Please write out the material below exactly as given.

DATASET CONTENT:
-- Start --

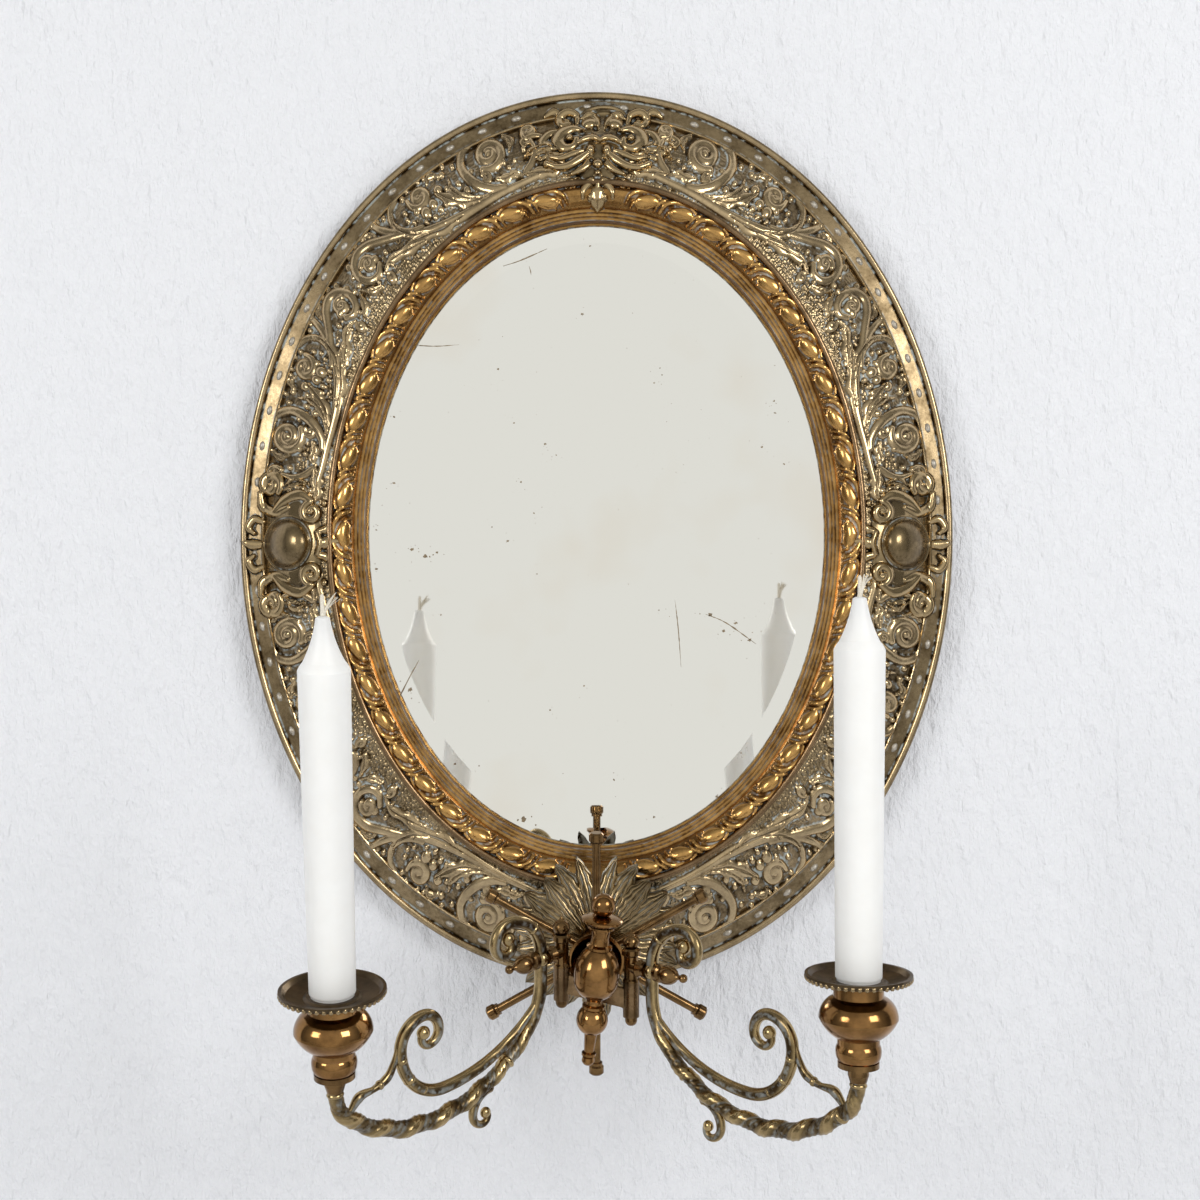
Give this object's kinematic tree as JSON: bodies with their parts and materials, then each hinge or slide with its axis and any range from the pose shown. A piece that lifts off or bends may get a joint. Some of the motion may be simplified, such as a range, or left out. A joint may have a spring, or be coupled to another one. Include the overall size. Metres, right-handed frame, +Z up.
{
  "type": "girandole mirror",
  "caption": "Oval wall mirror in an embossed brass-covered wooden frame, with swinging scroll arms that hold candles in cups with drip pans.",
  "frame": {"origin": "centre of the oval on the wall plane, at the back face of the back board", "axes": "+Z up, +Y into the wall, -Y to the room, +X to the right seen from the room"},
  "size_m": [0.38, 0.2169, 0.5241],
  "materials": {
    "embossed_brass": "patinated sheet, polished on the high points",
    "gilt_brass": "warmer, less patinated sheet",
    "cast_brass": "cast, patinated, pale polish residue in the hollows",
    "turned_brass": "turned and polished, lightly patinated",
    "steel": "plain",
    "pine": "old, stained",
    "stained_board": "old, dark stain",
    "mirror": "bevelled, lightly foxed",
    "wax": "smooth candle wax",
    "cotton_wick": "plaited cotton, frayed end"
  },
  "bodies": {
    "mirror": {"embossed_cover": "embossed_brass", "sight_slip": "gilt_brass", "ridge_wire": "embossed_brass", "back_screws": "steel", "hanger_plate": "turned_brass", "wood_frame": "pine", "back_board": "stained_board", "mirror_glass": "mirror", "packing_board": "stained_board", "glue_blocks": "pine", "crest": "cast_brass", "left_boss": "cast_brass", "right_boss": "cast_brass", "rosette": "cast_brass", "distance_collar": "turned_brass", "hub_spacer": "turned_brass", "spoke_top": "turned_brass", "spoke_upper_right": "turned_brass", "spoke_lower_right": "turned_brass", "spoke_bottom": "turned_brass", "spoke_lower_left": "turned_brass", "spoke_upper_left": "turned_brass", "spoke_hub": "turned_brass", "bell": "turned_brass", "hinge_yoke": "cast_brass", "stud": "steel", "stud_washer": "steel", "stud_nut": "steel", "spindle_bulb": "turned_brass", "stud_sleeve": "turned_brass", "spindle_neck": "turned_brass", "saucer": "turned_brass", "ball_finial": "turned_brass", "lower_neck": "turned_brass", "lower_ball": "turned_brass", "pendant_tube": "turned_brass", "end_knob": "turned_brass", "spindle_core": "steel", "left_pin": "steel", "left_pin_finial": "turned_brass", "left_pin_nut": "turned_brass", "right_pin": "steel", "right_pin_finial": "turned_brass", "right_pin_nut": "turned_brass"},
    "left_arm_unit": {"left_elbow": "turned_brass", "left_acorn_nut": "turned_brass", "left_arm": "cast_brass", "left_cup_foot": "turned_brass", "left_candle_cup": "turned_brass", "left_drip_pan": "turned_brass"},
    "left_candle_unit": {"left_candle": "wax", "left_wick": "cotton_wick"},
    "right_arm_unit": {"right_elbow": "turned_brass", "right_acorn_nut": "turned_brass", "right_arm": "cast_brass", "right_cup_foot": "turned_brass", "right_candle_cup": "turned_brass", "right_drip_pan": "turned_brass"},
    "right_candle_unit": {"right_candle": "wax", "right_wick": "cotton_wick"}
  },
  "joints": [
    {"name": "left_arm_swing", "type": "hinge", "parent": "mirror", "child": "left_arm_unit", "pos_m": [-0.017, -0.086, -0.2055], "axis": [0, -0.1564, 0.9877], "range_deg": [-41, 37]},
    {"name": "right_arm_swing", "type": "hinge", "parent": "mirror", "child": "right_arm_unit", "pos_m": [0.017, -0.086, -0.213], "axis": [0, -0.0175, 0.9998], "range_deg": [-37, 41]},
    {"name": "left_candle_lift", "type": "slide", "parent": "left_arm_unit", "child": "left_candle_unit", "axis": [0, -0.1564, 0.9877], "range_m": [0, 0.03]},
    {"name": "right_candle_lift", "type": "slide", "parent": "right_arm_unit", "child": "right_candle_unit", "axis": [0, -0.0175, 0.9998], "range_m": [0, 0.03]}
  ]
}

-- End --

ANSWER IN FULL:
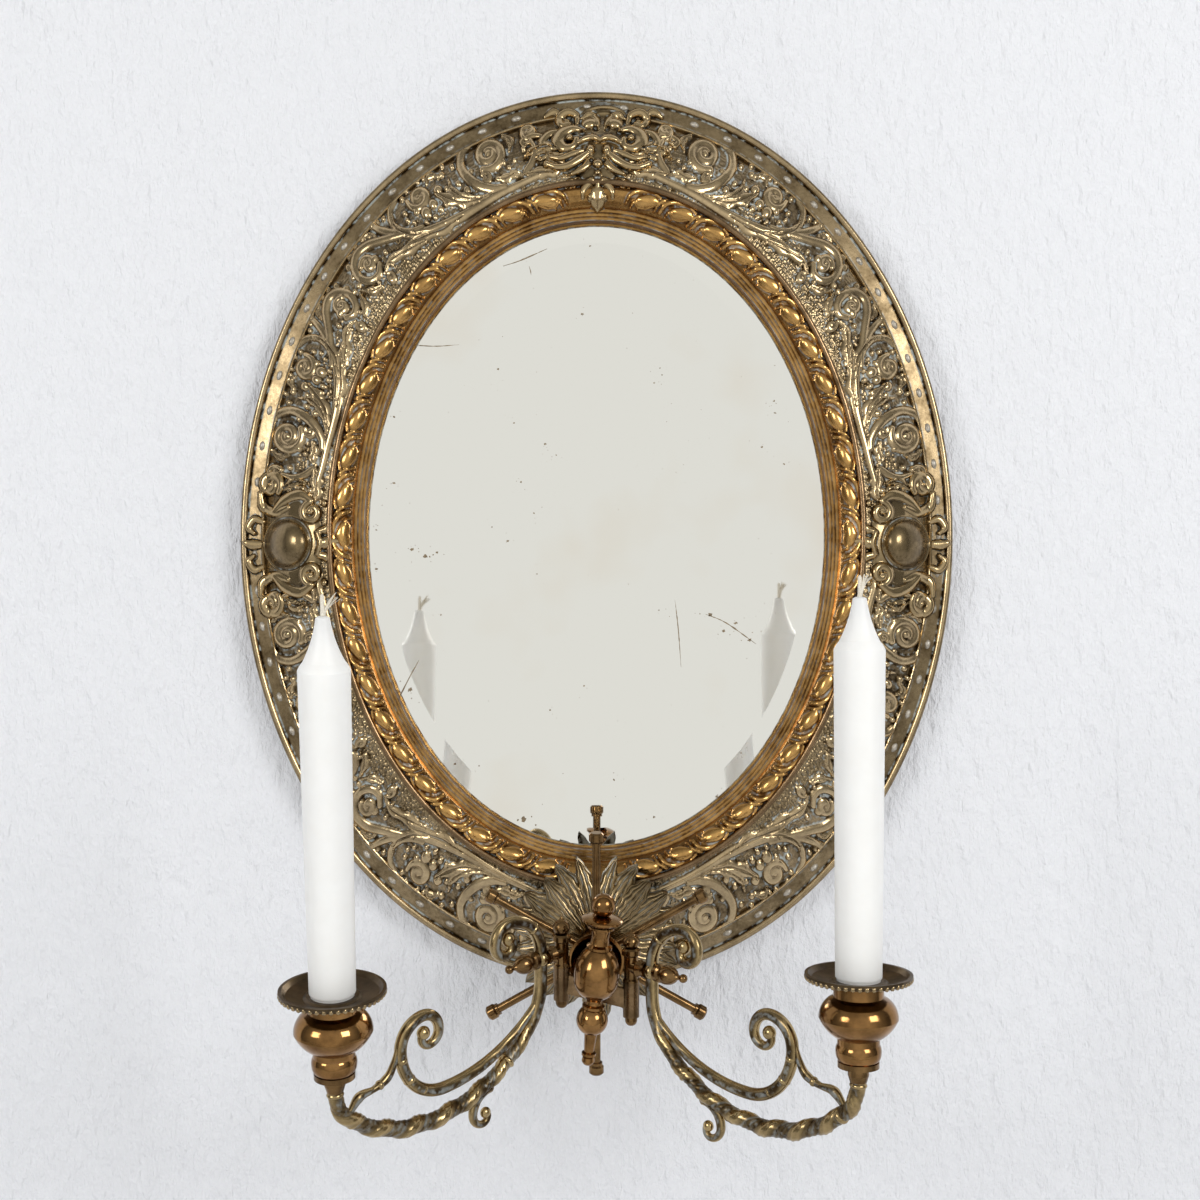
Give this object's kinematic tree as JSON: bodies with their parts and materials, then each hinge or slide with its axis and any range from the pose shown. A piece that lifts off or bends may get a joint. Some of the motion may be simplified, such as a range, or left out. A joint may have a spring, or be coupled to another one. Include the overall size. Metres, right-handed frame, +Z up.
{
  "type": "girandole mirror",
  "caption": "Oval wall mirror in an embossed brass-covered wooden frame, with swinging scroll arms that hold candles in cups with drip pans.",
  "frame": {"origin": "centre of the oval on the wall plane, at the back face of the back board", "axes": "+Z up, +Y into the wall, -Y to the room, +X to the right seen from the room"},
  "size_m": [0.38, 0.2169, 0.5241],
  "materials": {
    "embossed_brass": "patinated sheet, polished on the high points",
    "gilt_brass": "warmer, less patinated sheet",
    "cast_brass": "cast, patinated, pale polish residue in the hollows",
    "turned_brass": "turned and polished, lightly patinated",
    "steel": "plain",
    "pine": "old, stained",
    "stained_board": "old, dark stain",
    "mirror": "bevelled, lightly foxed",
    "wax": "smooth candle wax",
    "cotton_wick": "plaited cotton, frayed end"
  },
  "bodies": {
    "mirror": {"embossed_cover": "embossed_brass", "sight_slip": "gilt_brass", "ridge_wire": "embossed_brass", "back_screws": "steel", "hanger_plate": "turned_brass", "wood_frame": "pine", "back_board": "stained_board", "mirror_glass": "mirror", "packing_board": "stained_board", "glue_blocks": "pine", "crest": "cast_brass", "left_boss": "cast_brass", "right_boss": "cast_brass", "rosette": "cast_brass", "distance_collar": "turned_brass", "hub_spacer": "turned_brass", "spoke_top": "turned_brass", "spoke_upper_right": "turned_brass", "spoke_lower_right": "turned_brass", "spoke_bottom": "turned_brass", "spoke_lower_left": "turned_brass", "spoke_upper_left": "turned_brass", "spoke_hub": "turned_brass", "bell": "turned_brass", "hinge_yoke": "cast_brass", "stud": "steel", "stud_washer": "steel", "stud_nut": "steel", "spindle_bulb": "turned_brass", "stud_sleeve": "turned_brass", "spindle_neck": "turned_brass", "saucer": "turned_brass", "ball_finial": "turned_brass", "lower_neck": "turned_brass", "lower_ball": "turned_brass", "pendant_tube": "turned_brass", "end_knob": "turned_brass", "spindle_core": "steel", "left_pin": "steel", "left_pin_finial": "turned_brass", "left_pin_nut": "turned_brass", "right_pin": "steel", "right_pin_finial": "turned_brass", "right_pin_nut": "turned_brass"},
    "left_arm_unit": {"left_elbow": "turned_brass", "left_acorn_nut": "turned_brass", "left_arm": "cast_brass", "left_cup_foot": "turned_brass", "left_candle_cup": "turned_brass", "left_drip_pan": "turned_brass"},
    "left_candle_unit": {"left_candle": "wax", "left_wick": "cotton_wick"},
    "right_arm_unit": {"right_elbow": "turned_brass", "right_acorn_nut": "turned_brass", "right_arm": "cast_brass", "right_cup_foot": "turned_brass", "right_candle_cup": "turned_brass", "right_drip_pan": "turned_brass"},
    "right_candle_unit": {"right_candle": "wax", "right_wick": "cotton_wick"}
  },
  "joints": [
    {"name": "left_arm_swing", "type": "hinge", "parent": "mirror", "child": "left_arm_unit", "pos_m": [-0.017, -0.086, -0.2055], "axis": [0, -0.1564, 0.9877], "range_deg": [-41, 37]},
    {"name": "right_arm_swing", "type": "hinge", "parent": "mirror", "child": "right_arm_unit", "pos_m": [0.017, -0.086, -0.213], "axis": [0, -0.0175, 0.9998], "range_deg": [-37, 41]},
    {"name": "left_candle_lift", "type": "slide", "parent": "left_arm_unit", "child": "left_candle_unit", "axis": [0, -0.1564, 0.9877], "range_m": [0, 0.03]},
    {"name": "right_candle_lift", "type": "slide", "parent": "right_arm_unit", "child": "right_candle_unit", "axis": [0, -0.0175, 0.9998], "range_m": [0, 0.03]}
  ]
}